The latest blow to the market came with the downfall of two high-rise projects that won portions of San Francisco’s 1989 “beauty contest,” leaving neither plans nor bids for the sites. Of the 14 projects that have won city approval under the beauty-contest process, 11 have never been built.

“The era of downtown office towers is over. It will not be seen again for at least a decade,” said architect Jeffrey Heller, who designed one of the two projects that recently fell through.

Already, 10 to 13 percent of existing office space in San Francisco is vacant. Demand has dropped as corporations cut their work forces during the recession and moved staff out of town to lower-cost suburban offices. A city report showed downtown San Francisco lost nearly 12 percent of its jobs from 1985 to 1993.

Recently, for example, Bechtel Corp. said it would cut several hundred employees from its payroll and lease the two floors that those workers occupied in an office building the company owns.

The dramatic drop in demand has rendered meaningless San Francisco’s once hotly fought contest of proposed downtown high-rises.

Devised in 1986, the beauty contest balanced the developers’ desire for prime downtown real estate with the public’s anger over the mounting number of high-rises. Critics said the building boom destroyed historic structures, ruined views, triggered high rents and aggravated traffic and environmental problems.

The Planning Commission-operated contest limited downtown high-rise office development to 950,000 square feet a year. In the contest’s heyday, developers spent millions of dollars to beat out competitors for a slice of the annual quota.

Voters clamped down still further in 1986 and passed Proposition M, which reduced the annual quota to 400,000 square feet.

Even with the building restrictions, the Planning Department estimates that 1.7 million square feet of high-rise office space has been approved but not built-equal to five hefty towers.

An Examiner survey of 14 developers who won the contest during the years of office building competition showed that only three had built the buildings the Planning Commission approved.

Heller predicted the demand for office space would not rebound in the foreseeable future.

Two of the projects on the drawing board since 1989 have fallen through in the last month. A tower project designed for developer Alexandre Lui is in foreclosure, and the lot on which the $30 million project was to stand is on the market for $900,000.

The other abandoned office tower was a $25 million project that Gensler & Associates designed for Chevron Land Co.

Developers and officials have conflicting opinions on the future of San Francisco’s downtown high-rise market.
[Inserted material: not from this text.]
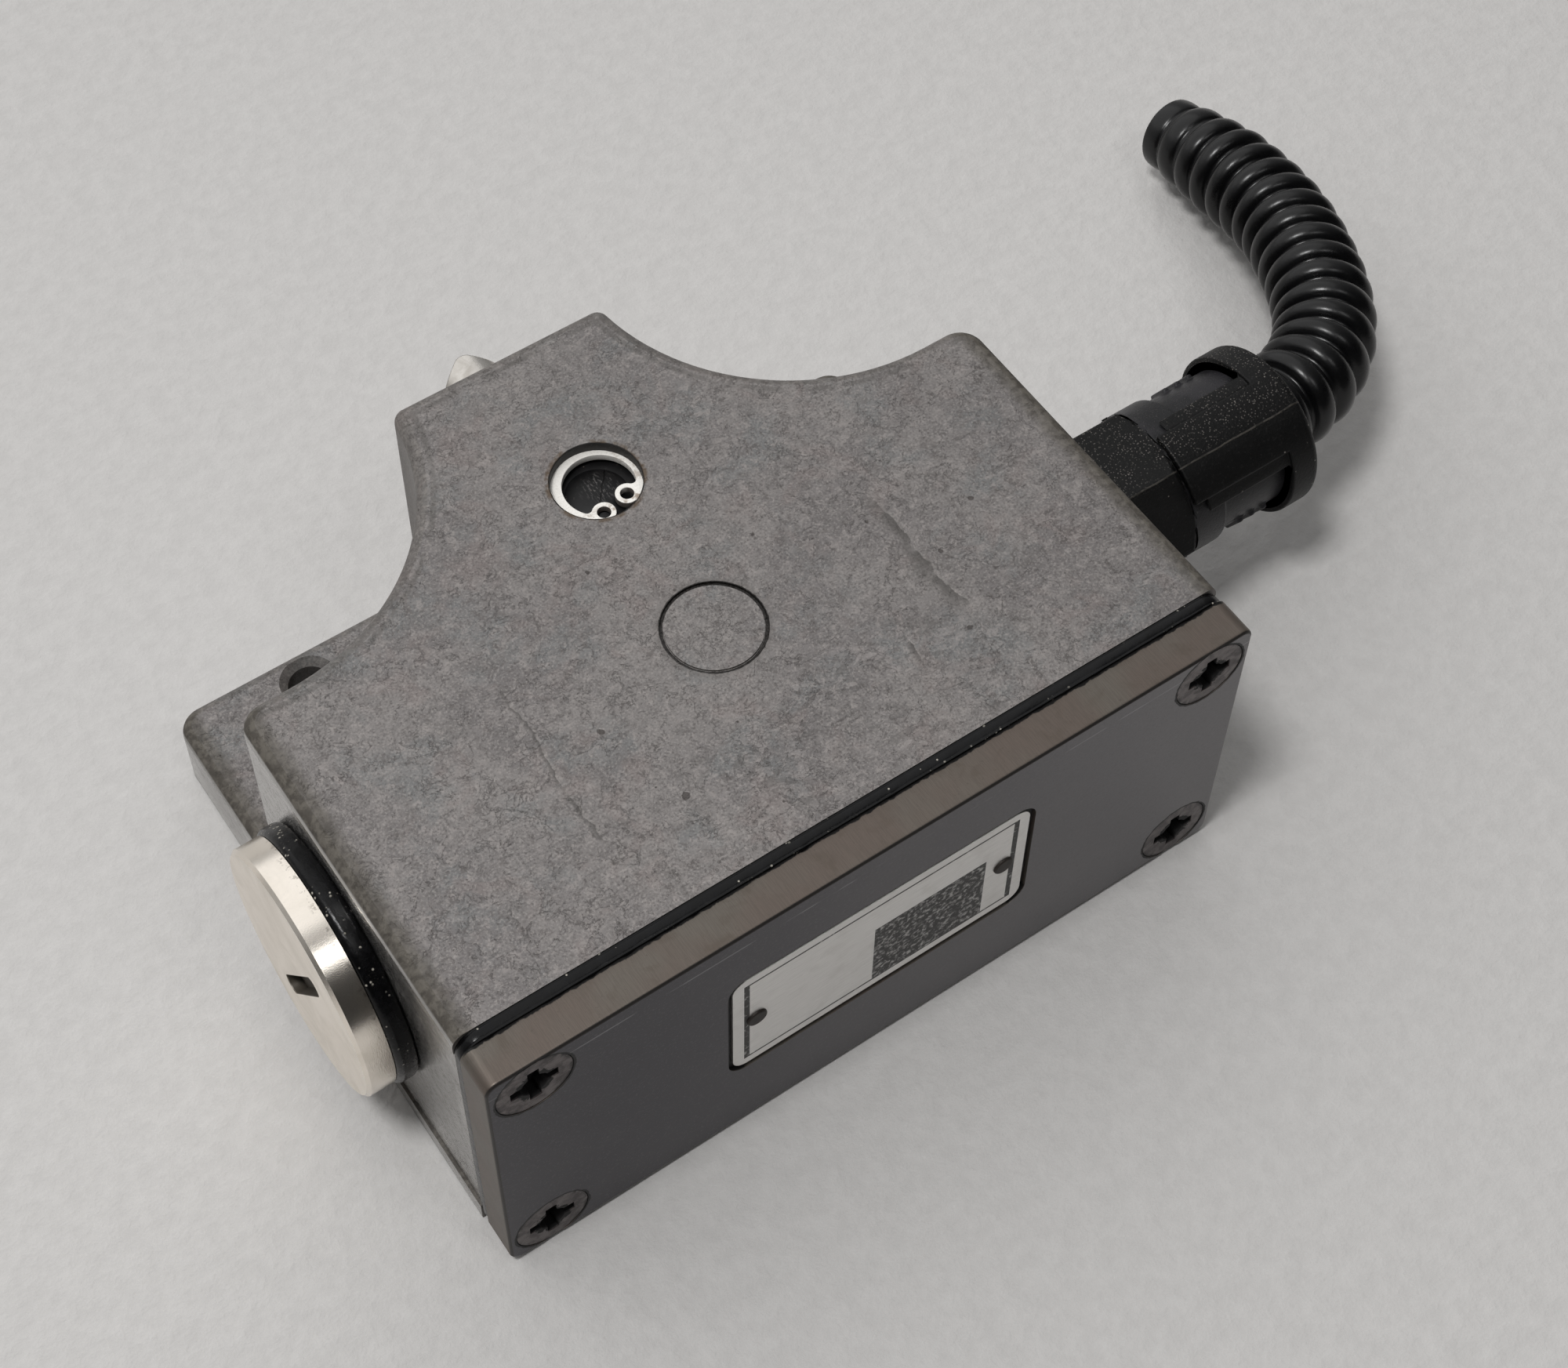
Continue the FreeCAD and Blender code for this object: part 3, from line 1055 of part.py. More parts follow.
def terminal_sites():
    for z in PLUNGER_Z:
        for x in (-NC_SCREW_X, -NO_SCREW_X, NO_SCREW_X, NC_SCREW_X):
            yield x, z


def washer_front_y():
    return CASE_BOTTOM_Y - STRIP_T - TERMINAL_WASHER_T


def make_terminal_washers():
    return Part.makeCompound([
        ring(TERMINAL_WASHER_R, TERMINAL_SCREW_R + SCREW_CLEAR, TERMINAL_WASHER_T,
             V(x, washer_front_y(), z), Y) for x, z in terminal_sites()])


def make_terminal_screws():
    reach = TERMINAL_WASHER_T + STRIP_T + TERMINAL_SCREW_REACH
    return Part.makeCompound([
        pan_screw(x, z, washer_front_y(), TERMINAL_SCREW_HEAD_R, TERMINAL_SCREW_HEAD_H,
                  TERMINAL_SCREW_R, reach, TERMINAL_SCREW_CROSS) for x, z in terminal_sites()])


def make_element_screws():
    return Part.makeCompound([
        pan_screw(s * CASE_SCREW_X, z, CASE_BOTTOM_Y, CASE_SCREW_HEAD_R, CASE_SCREW_HEAD_H,
                  CASE_SCREW_R, CASE_LENGTH + BRACKET_T, CASE_SCREW_CROSS)
        for z in PLUNGER_Z for s in (-1, 1)])


def make_earth_washer():
    return ring(EARTH_WASHER_R, EARTH_SCREW_R + THROUGH_CLEAR, EARTH_WASHER_T,
                V(EARTH_X, EARTH_PAD_Y - EARTH_WASHER_T, EARTH_Z), Y)


def make_earth_screw():
    return pan_screw(EARTH_X, EARTH_Z, EARTH_PAD_Y - EARTH_WASHER_T, EARTH_SCREW_HEAD_R,
                     EARTH_SCREW_HEAD_H, EARTH_SCREW_R, EARTH_WASHER_T + EARTH_SCREW_REACH,
                     EARTH_SCREW_CROSS)


def wire_route(z, side):
    """From the edge of a terminal washer, round the elements, into the fitting's throat."""
    away = -1.0 if z < ENTRY_Z else 1.0
    hand = 1.0 if side == "right" else -1.0
    lane_z = ENTRY_Z + away * (ENTRY_Z - WALL - WIRE_OFF_WALL)
    start_y = washer_front_y() + WIRE_RISE
    lane_y = start_y if side == "right" else start_y - WIRE_LANE_STEP
    entry_y = ENTRY_Y + hand * WIRE_THROAT_OFFSET
    entry_z = ENTRY_Z + away * WIRE_THROAT_OFFSET
    return [
        V(hand * NC_SCREW_X, start_y, z + away * (TERMINAL_WASHER_R + WIRE_OFF_WASHER)),
        V(hand * NC_SCREW_X, lane_y, lane_z),
        V(CHAMBER_HALF_X - WIRE_OFF_SIDE[side], lane_y, lane_z),
        V(INNER_X - WIRE_OFF_ENTRY[side], entry_y, entry_z),
        V(WIRE_END_X, entry_y, entry_z),
    ]


def make_all():
    parts = {
        "housing": make_housing(),
        "cover_gasket": make_cover_gasket(),
        "cover_plate": make_cover_plate(),
        "cover_screws": make_cover_screws(),
        "label_plate": make_label_plate(),
        "label_rivets": make_label_rivets(),
        "blanking_plug": make_blanking_plug(),
        "blanking_plug_seal": make_blanking_plug_seal(),
        "conduit_fitting": make_conduit_fitting(),
        "conduit_fitting_seal": make_fitting_seal(),
        "conduit_locknut": make_locknut(),
        "conduit_locking_sleeve": make_locking_sleeve(),
        "conduit": make_conduit(),
        "retaining_pin": make_retaining_pin(),
        "cross_bore_plug": make_bore_plug(),
        "retaining_ring": make_retaining_ring(),
        "contact_bracket": make_contact_bracket(),
        "bracket_screws": make_bracket_screws(),
        "terminal_washers": make_terminal_washers(),
        "terminal_screws": make_terminal_screws(),
        "element_screws": make_element_screws(),
        "earth_washer": make_earth_washer(),
        "earth_screw": make_earth_screw(),
    }
    for name, z in zip(PLUNGER_NAMES, PLUNGER_Z):
        parts["plunger_" + name] = make_plunger(z)
        parts["plunger_seal_" + name] = make_plunger_seal(z)
        parts["plunger_bush_" + name] = make_plunger_bush(z)
        parts["return_spring_" + name] = make_return_spring(z)
        parts["element_case_" + name] = make_element_case(z)
        parts["element_lid_" + name] = make_element_lid(z)
        parts["element_actuator_" + name] = make_element_actuator(z)
        parts["contact_bridge_" + name] = make_contact_bridge(z)
        parts["fixed_contacts_" + name] = make_fixed_contacts(z)
        for side in ("right", "left"):
            wire = "lead_wire_" + name + "_" + side
            parts[wire] = swept(wire_route(z, side), WIRE_R, wire)
    return parts


os.makedirs("parts", exist_ok=True)
for node, shape in sorted(make_all().items()):
    solids = [solid.translated(-ORIGIN) for solid in shape.Solids]
    good = all(solid.isValid() and solid.isClosed() for solid in solids)
    placed = Part.makeCompound(solids)
    bb = placed.BoundBox
    print(node, "solids", len(solids), "valid", good, "volume", round(placed.Volume, 2),
          "box", [round(v, 2) for v in (bb.XMin, bb.XMax, bb.YMin, bb.YMax, bb.ZMin, bb.ZMax)])
    if not solids or not good:
        raise RuntimeError("bad solid in " + node)
    (solids[0] if len(solids) == 1 else placed).exportStep("parts/" + node + ".step")
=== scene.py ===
import math
import bpy
import bmesh
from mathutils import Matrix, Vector, noise


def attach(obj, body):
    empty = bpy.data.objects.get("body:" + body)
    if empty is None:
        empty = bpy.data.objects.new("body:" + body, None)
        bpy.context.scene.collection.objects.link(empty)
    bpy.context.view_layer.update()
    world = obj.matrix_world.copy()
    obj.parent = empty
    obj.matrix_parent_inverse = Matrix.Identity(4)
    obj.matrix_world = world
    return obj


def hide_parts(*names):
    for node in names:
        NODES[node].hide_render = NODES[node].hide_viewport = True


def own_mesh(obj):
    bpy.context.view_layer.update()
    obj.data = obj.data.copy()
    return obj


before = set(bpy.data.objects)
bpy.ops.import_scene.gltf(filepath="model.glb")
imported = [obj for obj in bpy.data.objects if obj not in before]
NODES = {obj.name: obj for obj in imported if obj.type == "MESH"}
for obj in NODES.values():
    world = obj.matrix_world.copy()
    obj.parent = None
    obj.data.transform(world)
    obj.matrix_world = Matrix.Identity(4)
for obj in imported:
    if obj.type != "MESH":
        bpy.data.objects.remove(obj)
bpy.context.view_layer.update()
MM = 0.001


# The camera

CAMERA_PLACE = (-0.078606, -0.153543, 0.250815)
CAMERA_TURN = (0.9078274, 0.3021973, -0.0887496, -0.2768569)


def make_camera():
    """The photo's camera, as it was solved from the housing's edges."""
    data = bpy.data.cameras.new("camera")
    data.lens = 66.6014
    data.sensor_width = 36.0
    data.shift_x = 0.04125
    data.shift_y = -0.12975
    data.clip_start = 0.005
    data.clip_end = 50.0
    camera = bpy.data.objects.new("camera", data)
    camera.location = CAMERA_PLACE
    camera.rotation_mode = "QUATERNION"
    camera.rotation_quaternion = CAMERA_TURN
    bpy.context.collection.objects.link(camera)
    bpy.context.scene.camera = camera


make_camera()


# The conduit

CONDUIT_ROUTE = [
    (0.0576, -0.0330, 0.0180),
    (0.0672, -0.0330, 0.0180),
    (0.0778, -0.0302, 0.0166),
    (0.0858, -0.0213, 0.0144),
    (0.0939, -0.0034, 0.0089),
    (0.0932, 0.0120, 0.0052),
]
CONDUIT_WALL = 0.6 * MM
CONDUIT_BORE_R = 3.5 * MM
RIB_PITCH = 3.35 * MM
RIB_CREST_R = 5.45 * MM
RIB_GROOVE_R = 4.25 * MM
RIB_LEAST_HEIGHT = 0.35 * MM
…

Some say plans by the state and federal governments to build new San Francisco high-rise offices is likely to worsen the situation and inhibit new construction. Both intend to consolidate agencies now spread across downtown offices into new buildings. When those buildings are opened, it would empty several hundred thousand square feet of offices throughout downtown.
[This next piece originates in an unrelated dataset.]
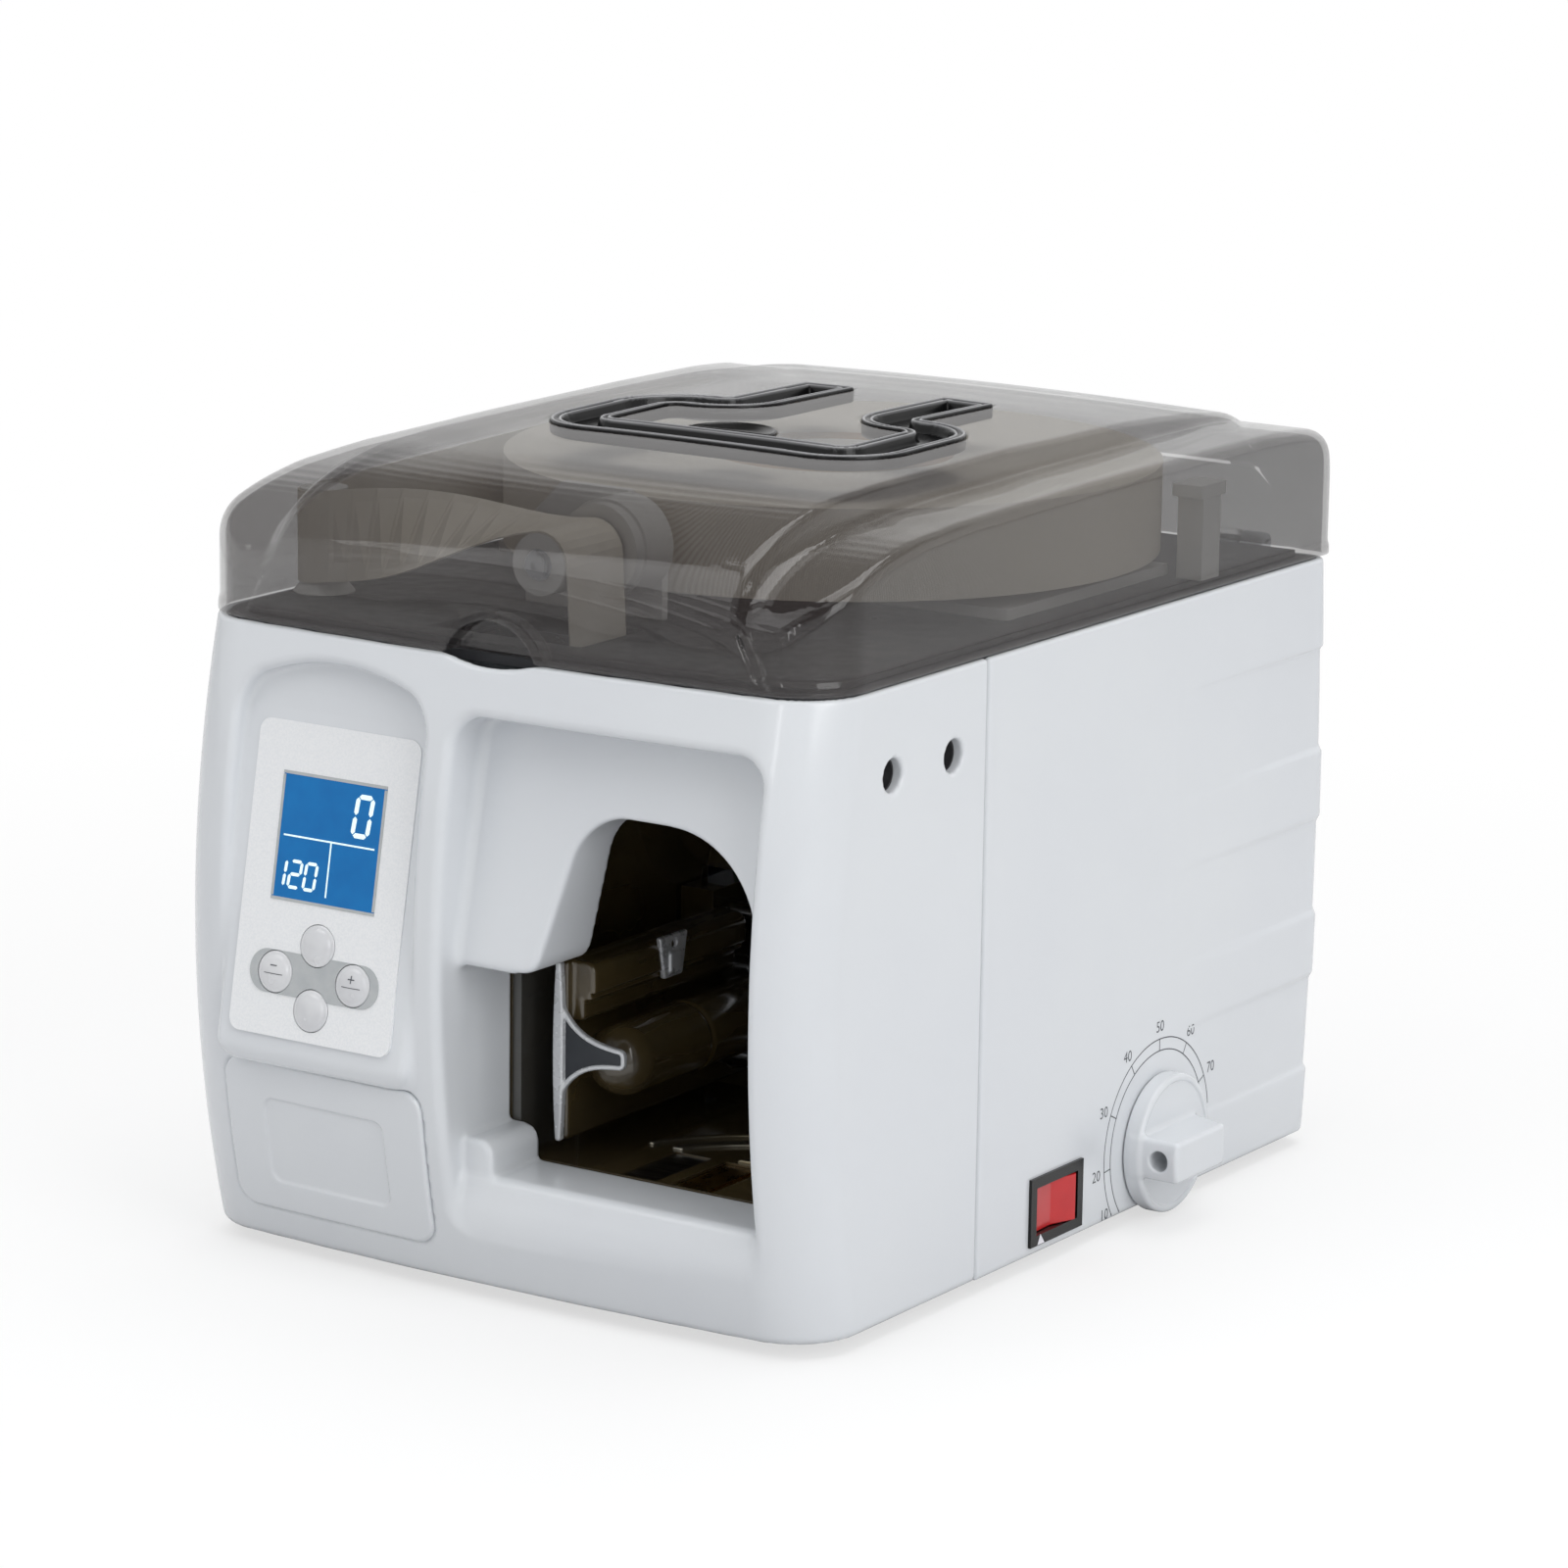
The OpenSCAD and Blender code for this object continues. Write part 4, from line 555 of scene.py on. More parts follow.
# ------------------------------------------------------------------ the casing's forms
HALF, WALL, SEAM = 114.0, 2.6, 88.0
BAY_L, BAY_R, BAY_MID = -9.5, 96.0, 43.25
BAY_FLOOR, SILL, BAY_TOP, BROW = 34.4, 15.0, 173.0, 98.0
PANEL = (-55.2, -17.0, 69.5)
TILT = math.radians(10.4)
LID_Z = 190.4
KEY_PLACES = {"clear": (0, 29), "minus": (-14.5, 19.3), "plus": (14.5, 19.3), "enter": (0, 9.6)}
KEY_HOLE = 6.75


def front_plane(r, inset=0.0):
    bend = 24 * (r.z - 96.9) / 93.1 ** 2
    yf = -12 * (1 - ((r.z - 96.9) / 93.1) ** 2)
    crown = 3 * np.maximum(0, 1 - (r.x / 92) ** 2)
    return (yf - crown - r.y) / np.sqrt(1 + bend ** 2) + inset


def panel_axes(r):
    u = r.x - PANEL[0]
    v = (r.y - PANEL[1]) * math.sin(TILT) + (r.z - PANEL[2]) * math.cos(TILT)
    w = -(r.y - PANEL[1]) * math.cos(TILT) + (r.z - PANEL[2]) * math.sin(TILT)
    return u, v, w


def pod_field(u, v, grow=0.0):
    half, foot, head = 35.5 + grow, -10.5 - grow, 113.0 + grow
    flat = rmax(np.abs(u) - half, foot - v, 8)
    return rmax(flat, np.hypot(u, v - (head - 76)) - 76, 8)


def rounded_field(a, b, w, h, r):
    return rmax(np.abs(a) - w / 2, np.abs(b) - h / 2, r)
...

On the other hand, says Matthew Witte, a would-be developer, “Rents are nearing the point of justifying new construction.”
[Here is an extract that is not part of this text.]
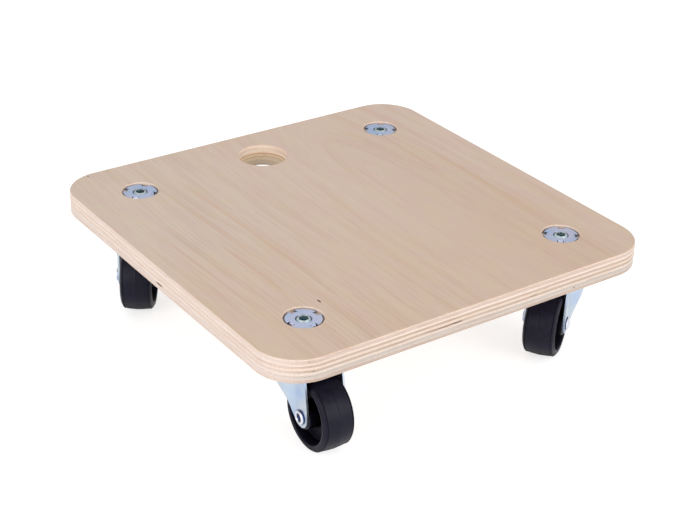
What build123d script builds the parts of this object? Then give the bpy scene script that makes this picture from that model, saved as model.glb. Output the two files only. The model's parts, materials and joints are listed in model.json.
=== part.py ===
"""A small square furniture dolly: a plywood deck on four swivel casters.

Every caster has a threaded stem that screws into a pronged tee nut let into the deck's top face.
Millimetres. The origin is on the floor under the deck's centre, +Z is up and the deck's grip hole
lies towards +Y.
"""
from build123d import *
import os

# ---- driving dimensions -------------------------------------------------------------------------
deck_side = 300.0
deck_thickness = 16.5
deck_corner_radius = 30.0
deck_top_edge_radius = 1.0
deck_bottom_edge_radius = 0.5
grip_hole_radius = 18.0
grip_hole_top_edge_radius = 1.2
grip_hole_bottom_edge_radius = 0.4
grip_hole_centre = (0.8, 111.0)

caster_spacing = 211.0          # between neighbouring stems
caster_height = 65.0            # floor to the underside of the deck
caster_offset = 21.4            # from the swivel axis back to the wheel's axle

wheel_radius = 25.0
wheel_width = 22.5
wheel_crown = 0.8               # how much smaller the tread is at its edges
shoulder_width = 2.3            # the rounded band between the tread and the wheel's side, along the axle
shoulder_height = 3.7           # the same, towards the axle
shoulder_bulge = 0.25           # how far the band leans out from the tread's edge
rim_width = 1.2                 # flat side of the rim, before its inner edge is rounded
rim_edge_radius = 1.0
recess_draft = 1.0              # how much narrower the recess is at the web
hub_radius = 8.2
hub_draft = 0.4
hub_gap = 0.3                   # between a hub face and the fork leg beside it
hub_edge_radius = 0.5
bore_edge_radius = 0.2
web_half = 3.5                  # half the thickness of the wheel's web
web_root_radius = 1.5

sheet = 1.4                     # thickness of the fork's steel
leg_outer = 14.3                # from the wheel's middle to a leg's outer face
head_radius = 19.6              # the fork's round head
leg_bend_radius = 12.0          # concave bend between the head and a leg
head_edge_radius = 2.4
leg_back = 28.6                 # trailing edge of a leg, from the swivel axis
leg_back_top = 24.4             # the same at the web
leg_back_shoulder = 33.0        # height where the trailing edge starts to lean forward
leg_end = 18.0                  # height of a leg's rounded end
leg_foot = 17.4                 # where the rounded end meets the front edge, from the swivel axis
leg_front = [(13.0, 24.5), (8.2, 37.0)]     # front edge, along and up
leg_front_top = 54.0            # height of the head's rim at its front
leg_edge_bends = [0, 20, 7, 6, 12, 25, 2, 0]    # radii along a leg's outline, from its back top
leg_reach = 50.0                # the legs' length before they are trimmed to their outline
running_clearance = 0.08        # radial, wheel bore on its sleeve
fixed_clearance = 0.05          # radial, round a pin in a hole that it does not turn in
swivel_gap = 0.3                # between a ball and the race that turns past it
web_drop = 7.4                  # from the deck's underside down to the fork's web
seat_rise = 1.4                 # height of the raised ball seat in the middle of the web
seat_thickness = 2.2
seat_radius = 18.4
seat_edge_radius = 0.8
lower_pocket_radius = 12.3
swivel_bore_gap = 0.45          # radial, the stem in the fork

stem_radius = 4.95              # M10 thread, just under its nominal size
thread_pitch = 1.5
thread_depth = 0.6
hex_key_size = 6.0              # across flats
hex_socket_depth = 6.0
stem_rise = 0.3                 # how far the stem stands above the tee nut's flange
stem_top_chamfer = 1.1
stem_foot_thickness = 1.8       # the foot that is peened over the lower race
stem_foot_radius = 8.0
stem_foot_chamfer = (1.2, 0.7)  # across and along the stem
collar_radius = 7.0
collar_thickness = 2.0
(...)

Rents ran from $35 to $50 per square foot per year at the height of the office boom in the 1980s. Many rents now hover closer to $18 per square foot, although the rate can climb to $35 or higher if the structure is considered a prestigious one.

Despite the drop in rents and lack of new construction, there are hints that one or more new office towers might be in the works.

The Gap continues its planning for a headquarters tower on the waterfront.